The Morrow gas sand reservoirs in southeast New Mexico have permeability values that can range across three orders of magnitude. The best wells are completed naturally; the poorer quality rock usually needs to be fracture stimulated to produce commercially. Early attempts to fracture stimulate the Morrow with water-base systems were only marginally successful. Previous studies have suggested that the poor fracturing response to water-base systems was due to a combination of water-sensitive clays and capillary pressure effects. Early theories were that the Morrow experienced reduced permeability as a result of clay swelling and high water saturations in the zones invaded by fracture fluid filtrate. These issues were addressed by using energized fracture treatments that included high quantities of CO2 and methanol in the fracture fluid. Stimulation success with foams has not been consistent. Successful fracturing response to smaller hydraulic fracture jobs using foams has been observed in higher permeability wells where near-wellbore damage has been successfully bypassed. However, in lower permeability wells where fracture length is critical to stimulation success, foams have not provided economic stimulation results.

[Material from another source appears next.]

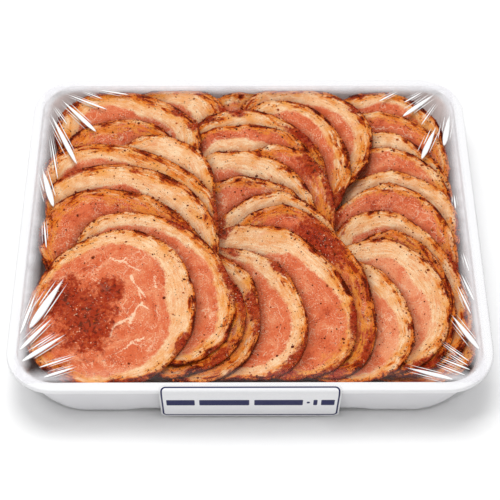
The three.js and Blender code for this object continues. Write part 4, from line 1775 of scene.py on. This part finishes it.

Although foams were used to address water-sensitivity issues, undesirable side effects countered the foam benefits. Low viscosities, high friction pressures and high chemical cost resulted in increased screenout frequency and increased treatment cost. Early screenouts with low proppant concentrations have left many Morrow reservoirs producing at rates well below their potential. To achieve optimum inflow potential, a fluid system is required that is capable of developing adequate hydraulic width and transporting larger volumes and concentrations of proppant.

Water-base fracturing fluid technology has come a long way since the early days of Morrow fracture stimulation. Advances in both fluid selection and fracture design now make it possible to use a water-base system to achieve successful stimulation results in the Morrow in southeast New Mexico. The net result of this engineering approach is improved stimulation results with lower treatment cost.

Two examples of successful applications of modern fracturing techniques demonstrate that operators in the Morrow of southeast New Mexico have a choice of fracturing fluids other than CO2 foams.